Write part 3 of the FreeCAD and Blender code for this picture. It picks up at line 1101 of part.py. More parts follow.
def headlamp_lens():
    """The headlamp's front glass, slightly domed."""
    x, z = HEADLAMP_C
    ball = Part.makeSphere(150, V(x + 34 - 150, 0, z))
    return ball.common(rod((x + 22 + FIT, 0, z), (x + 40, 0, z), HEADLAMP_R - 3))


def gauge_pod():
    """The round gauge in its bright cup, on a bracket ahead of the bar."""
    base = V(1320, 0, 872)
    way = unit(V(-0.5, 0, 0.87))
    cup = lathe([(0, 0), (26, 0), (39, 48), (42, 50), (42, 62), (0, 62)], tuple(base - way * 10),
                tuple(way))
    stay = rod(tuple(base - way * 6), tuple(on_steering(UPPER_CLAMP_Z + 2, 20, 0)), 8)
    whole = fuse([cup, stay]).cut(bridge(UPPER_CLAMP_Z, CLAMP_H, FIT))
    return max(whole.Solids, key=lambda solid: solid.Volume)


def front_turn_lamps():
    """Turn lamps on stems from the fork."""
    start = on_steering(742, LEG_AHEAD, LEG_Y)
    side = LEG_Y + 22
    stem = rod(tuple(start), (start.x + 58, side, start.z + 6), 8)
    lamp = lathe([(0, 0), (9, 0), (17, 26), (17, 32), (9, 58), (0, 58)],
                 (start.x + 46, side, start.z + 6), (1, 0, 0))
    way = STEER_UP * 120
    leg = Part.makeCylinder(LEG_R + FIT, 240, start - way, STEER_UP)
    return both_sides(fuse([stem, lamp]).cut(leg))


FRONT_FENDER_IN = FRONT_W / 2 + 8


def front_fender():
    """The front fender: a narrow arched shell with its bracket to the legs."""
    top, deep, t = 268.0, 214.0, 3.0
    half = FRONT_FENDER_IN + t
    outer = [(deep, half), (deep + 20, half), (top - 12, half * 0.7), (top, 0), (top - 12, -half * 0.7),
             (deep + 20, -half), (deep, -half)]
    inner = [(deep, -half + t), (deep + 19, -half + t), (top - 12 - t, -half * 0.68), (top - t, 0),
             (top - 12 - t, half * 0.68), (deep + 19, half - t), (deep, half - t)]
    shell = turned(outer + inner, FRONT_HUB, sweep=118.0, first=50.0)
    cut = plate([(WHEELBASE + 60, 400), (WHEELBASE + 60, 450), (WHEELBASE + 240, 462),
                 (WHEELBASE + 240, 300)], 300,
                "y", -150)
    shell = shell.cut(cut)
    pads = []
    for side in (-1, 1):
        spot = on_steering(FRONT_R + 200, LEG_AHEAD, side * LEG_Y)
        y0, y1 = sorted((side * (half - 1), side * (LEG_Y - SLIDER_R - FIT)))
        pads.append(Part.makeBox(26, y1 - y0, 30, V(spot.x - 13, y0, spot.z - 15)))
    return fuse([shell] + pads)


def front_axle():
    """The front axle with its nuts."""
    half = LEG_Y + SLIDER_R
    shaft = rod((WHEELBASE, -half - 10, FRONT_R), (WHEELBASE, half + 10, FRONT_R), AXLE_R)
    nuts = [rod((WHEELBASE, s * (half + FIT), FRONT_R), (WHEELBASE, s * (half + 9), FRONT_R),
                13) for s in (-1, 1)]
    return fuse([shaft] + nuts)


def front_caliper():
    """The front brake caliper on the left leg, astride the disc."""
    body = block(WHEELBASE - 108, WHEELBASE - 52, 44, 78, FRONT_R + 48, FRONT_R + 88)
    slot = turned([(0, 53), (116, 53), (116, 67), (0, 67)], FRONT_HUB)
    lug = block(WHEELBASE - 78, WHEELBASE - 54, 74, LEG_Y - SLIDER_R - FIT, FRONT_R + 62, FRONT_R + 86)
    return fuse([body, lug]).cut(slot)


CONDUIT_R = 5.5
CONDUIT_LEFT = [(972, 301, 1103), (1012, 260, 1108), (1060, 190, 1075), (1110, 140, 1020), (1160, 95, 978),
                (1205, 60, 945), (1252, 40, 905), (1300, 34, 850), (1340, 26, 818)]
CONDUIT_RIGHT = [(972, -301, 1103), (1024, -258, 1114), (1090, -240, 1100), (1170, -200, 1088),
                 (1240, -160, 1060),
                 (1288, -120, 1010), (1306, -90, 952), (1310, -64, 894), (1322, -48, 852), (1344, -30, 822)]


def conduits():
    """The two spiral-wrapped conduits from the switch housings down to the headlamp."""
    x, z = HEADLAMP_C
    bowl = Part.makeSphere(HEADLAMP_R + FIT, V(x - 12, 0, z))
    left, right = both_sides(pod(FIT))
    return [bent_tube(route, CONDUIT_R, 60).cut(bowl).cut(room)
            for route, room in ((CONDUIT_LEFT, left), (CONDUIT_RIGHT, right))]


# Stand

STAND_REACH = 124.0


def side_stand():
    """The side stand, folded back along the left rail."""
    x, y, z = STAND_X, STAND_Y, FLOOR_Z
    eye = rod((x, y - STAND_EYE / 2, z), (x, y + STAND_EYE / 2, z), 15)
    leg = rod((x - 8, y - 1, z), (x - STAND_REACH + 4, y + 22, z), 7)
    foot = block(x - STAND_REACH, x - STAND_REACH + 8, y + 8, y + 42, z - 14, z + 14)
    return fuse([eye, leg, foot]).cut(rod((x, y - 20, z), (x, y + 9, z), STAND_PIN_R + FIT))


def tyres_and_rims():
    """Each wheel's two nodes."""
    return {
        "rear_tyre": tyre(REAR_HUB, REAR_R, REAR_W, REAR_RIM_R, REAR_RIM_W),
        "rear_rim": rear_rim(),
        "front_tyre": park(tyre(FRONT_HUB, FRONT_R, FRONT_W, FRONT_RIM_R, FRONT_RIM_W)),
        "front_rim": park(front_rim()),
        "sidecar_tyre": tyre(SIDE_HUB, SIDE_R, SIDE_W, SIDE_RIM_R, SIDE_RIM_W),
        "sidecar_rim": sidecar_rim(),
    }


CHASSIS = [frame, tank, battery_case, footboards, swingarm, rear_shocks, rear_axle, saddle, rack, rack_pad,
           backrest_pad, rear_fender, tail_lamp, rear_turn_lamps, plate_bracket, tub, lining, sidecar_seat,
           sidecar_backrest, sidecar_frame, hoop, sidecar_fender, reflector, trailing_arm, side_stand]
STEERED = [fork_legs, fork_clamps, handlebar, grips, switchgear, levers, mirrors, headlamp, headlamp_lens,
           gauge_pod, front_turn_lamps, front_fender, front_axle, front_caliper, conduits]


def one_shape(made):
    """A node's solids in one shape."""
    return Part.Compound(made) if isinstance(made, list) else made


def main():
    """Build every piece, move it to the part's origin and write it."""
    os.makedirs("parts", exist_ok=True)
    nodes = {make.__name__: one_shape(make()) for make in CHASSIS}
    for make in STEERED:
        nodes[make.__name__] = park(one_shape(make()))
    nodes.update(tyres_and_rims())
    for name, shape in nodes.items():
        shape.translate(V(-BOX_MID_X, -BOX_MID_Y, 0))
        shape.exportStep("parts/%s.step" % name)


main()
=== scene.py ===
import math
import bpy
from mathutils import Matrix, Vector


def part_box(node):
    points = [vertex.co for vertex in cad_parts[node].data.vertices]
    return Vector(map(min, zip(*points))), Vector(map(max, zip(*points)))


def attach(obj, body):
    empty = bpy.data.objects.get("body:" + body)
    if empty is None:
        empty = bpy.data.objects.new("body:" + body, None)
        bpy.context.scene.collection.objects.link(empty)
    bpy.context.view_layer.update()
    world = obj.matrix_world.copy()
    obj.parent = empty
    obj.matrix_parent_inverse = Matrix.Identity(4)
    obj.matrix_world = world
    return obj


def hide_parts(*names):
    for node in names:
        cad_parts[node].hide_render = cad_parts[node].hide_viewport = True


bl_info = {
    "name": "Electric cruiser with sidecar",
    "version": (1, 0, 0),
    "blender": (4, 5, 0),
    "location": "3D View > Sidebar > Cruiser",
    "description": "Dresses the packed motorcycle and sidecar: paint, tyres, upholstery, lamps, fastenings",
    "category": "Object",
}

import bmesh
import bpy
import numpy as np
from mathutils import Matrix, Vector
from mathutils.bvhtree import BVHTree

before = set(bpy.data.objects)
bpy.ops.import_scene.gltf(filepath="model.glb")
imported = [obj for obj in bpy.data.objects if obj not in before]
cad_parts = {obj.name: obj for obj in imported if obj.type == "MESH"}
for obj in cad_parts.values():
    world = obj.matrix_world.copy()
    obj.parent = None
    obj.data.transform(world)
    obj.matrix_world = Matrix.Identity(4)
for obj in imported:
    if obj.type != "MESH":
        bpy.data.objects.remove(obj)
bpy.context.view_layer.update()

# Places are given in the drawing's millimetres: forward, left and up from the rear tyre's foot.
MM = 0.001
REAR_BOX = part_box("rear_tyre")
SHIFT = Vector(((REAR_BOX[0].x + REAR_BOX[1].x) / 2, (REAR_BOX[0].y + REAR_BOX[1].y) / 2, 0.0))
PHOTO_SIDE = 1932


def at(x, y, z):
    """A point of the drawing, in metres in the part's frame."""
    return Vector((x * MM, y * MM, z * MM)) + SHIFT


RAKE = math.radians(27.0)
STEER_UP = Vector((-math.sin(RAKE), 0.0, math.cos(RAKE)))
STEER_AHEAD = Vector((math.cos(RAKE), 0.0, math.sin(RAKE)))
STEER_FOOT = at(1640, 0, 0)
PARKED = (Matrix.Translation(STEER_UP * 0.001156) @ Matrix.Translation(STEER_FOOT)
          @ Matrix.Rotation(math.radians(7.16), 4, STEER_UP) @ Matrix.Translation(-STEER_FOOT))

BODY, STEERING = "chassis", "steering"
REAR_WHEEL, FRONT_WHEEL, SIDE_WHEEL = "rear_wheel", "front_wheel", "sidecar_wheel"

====

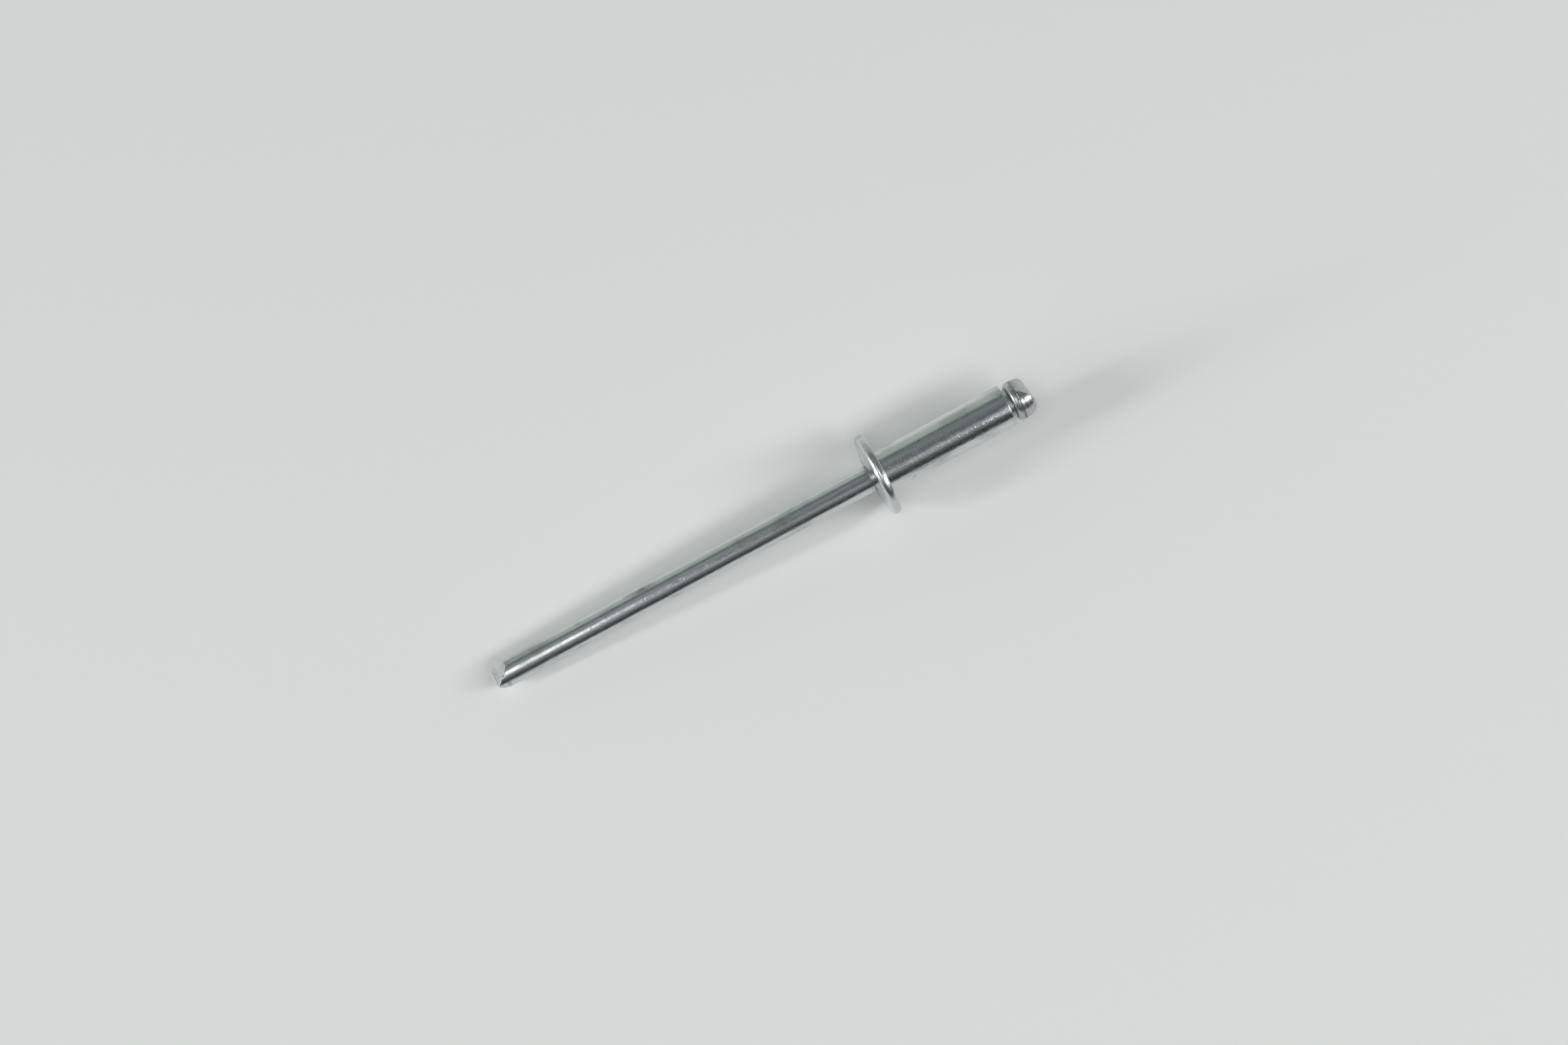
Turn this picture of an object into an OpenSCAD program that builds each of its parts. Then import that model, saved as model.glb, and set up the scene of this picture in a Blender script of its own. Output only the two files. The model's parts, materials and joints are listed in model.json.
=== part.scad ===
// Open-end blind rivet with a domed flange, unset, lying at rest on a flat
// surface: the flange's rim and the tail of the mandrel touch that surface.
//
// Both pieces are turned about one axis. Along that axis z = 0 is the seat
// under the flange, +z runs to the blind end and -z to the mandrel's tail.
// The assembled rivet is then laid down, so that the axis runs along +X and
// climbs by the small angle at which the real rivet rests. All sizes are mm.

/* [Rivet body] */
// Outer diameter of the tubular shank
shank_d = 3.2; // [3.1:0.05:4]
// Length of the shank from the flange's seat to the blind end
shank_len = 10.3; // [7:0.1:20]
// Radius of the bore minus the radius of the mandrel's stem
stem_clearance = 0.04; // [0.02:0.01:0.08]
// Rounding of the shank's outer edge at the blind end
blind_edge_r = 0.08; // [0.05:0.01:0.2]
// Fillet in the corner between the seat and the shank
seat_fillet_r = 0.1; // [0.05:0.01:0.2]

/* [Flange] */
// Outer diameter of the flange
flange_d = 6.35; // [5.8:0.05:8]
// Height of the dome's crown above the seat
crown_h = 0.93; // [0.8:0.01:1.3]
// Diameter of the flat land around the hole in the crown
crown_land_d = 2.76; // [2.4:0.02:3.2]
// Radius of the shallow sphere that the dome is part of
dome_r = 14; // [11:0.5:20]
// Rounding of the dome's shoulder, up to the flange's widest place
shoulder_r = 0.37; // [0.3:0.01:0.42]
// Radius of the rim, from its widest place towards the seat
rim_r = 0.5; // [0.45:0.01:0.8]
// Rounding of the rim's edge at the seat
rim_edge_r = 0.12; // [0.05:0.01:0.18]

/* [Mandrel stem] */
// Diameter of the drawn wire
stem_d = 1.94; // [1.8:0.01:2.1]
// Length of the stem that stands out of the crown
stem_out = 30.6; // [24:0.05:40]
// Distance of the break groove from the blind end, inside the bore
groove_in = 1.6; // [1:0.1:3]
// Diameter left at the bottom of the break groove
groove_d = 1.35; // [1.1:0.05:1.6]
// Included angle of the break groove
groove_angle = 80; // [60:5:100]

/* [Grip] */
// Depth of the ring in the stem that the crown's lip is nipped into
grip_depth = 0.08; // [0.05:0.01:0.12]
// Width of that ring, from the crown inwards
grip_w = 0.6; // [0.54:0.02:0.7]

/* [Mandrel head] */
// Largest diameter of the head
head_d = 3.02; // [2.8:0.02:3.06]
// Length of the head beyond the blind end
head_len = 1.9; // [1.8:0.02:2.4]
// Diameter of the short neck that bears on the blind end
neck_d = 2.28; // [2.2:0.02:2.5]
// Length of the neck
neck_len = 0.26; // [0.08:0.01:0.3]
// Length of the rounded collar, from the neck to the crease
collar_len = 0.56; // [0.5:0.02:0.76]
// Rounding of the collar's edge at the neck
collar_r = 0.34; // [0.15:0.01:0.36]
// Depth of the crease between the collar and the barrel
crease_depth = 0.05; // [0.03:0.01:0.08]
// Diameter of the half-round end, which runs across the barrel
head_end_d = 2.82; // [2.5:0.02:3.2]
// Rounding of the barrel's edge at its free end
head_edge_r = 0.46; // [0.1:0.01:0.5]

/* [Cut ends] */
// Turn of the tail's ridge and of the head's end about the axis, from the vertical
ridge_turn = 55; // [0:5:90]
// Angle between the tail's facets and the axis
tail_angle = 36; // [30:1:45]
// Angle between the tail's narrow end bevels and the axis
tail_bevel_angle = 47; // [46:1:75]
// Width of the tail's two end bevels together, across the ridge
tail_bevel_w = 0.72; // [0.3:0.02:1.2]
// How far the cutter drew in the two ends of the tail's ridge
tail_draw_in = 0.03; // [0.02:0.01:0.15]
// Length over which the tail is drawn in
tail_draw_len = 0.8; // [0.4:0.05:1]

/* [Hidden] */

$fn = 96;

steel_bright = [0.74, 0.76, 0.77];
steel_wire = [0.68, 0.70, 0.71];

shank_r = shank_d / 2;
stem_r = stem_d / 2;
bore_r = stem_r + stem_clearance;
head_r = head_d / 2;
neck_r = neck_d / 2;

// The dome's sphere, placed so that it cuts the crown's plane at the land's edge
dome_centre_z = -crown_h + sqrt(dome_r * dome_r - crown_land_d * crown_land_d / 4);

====

▶ _Problem requirements_
Start with the line that contains "obj.parent = empty" and end with the line that contains "cad_parts[node].hide_render = cad_parts[node].hide_viewport"; give those lines again exactly, and no others.

▶ _Complete response_
    obj.parent = empty
    obj.matrix_parent_inverse = Matrix.Identity(4)
    obj.matrix_world = world
    return obj


def hide_parts(*names):
    for node in names:
        cad_parts[node].hide_render = cad_parts[node].hide_viewport = True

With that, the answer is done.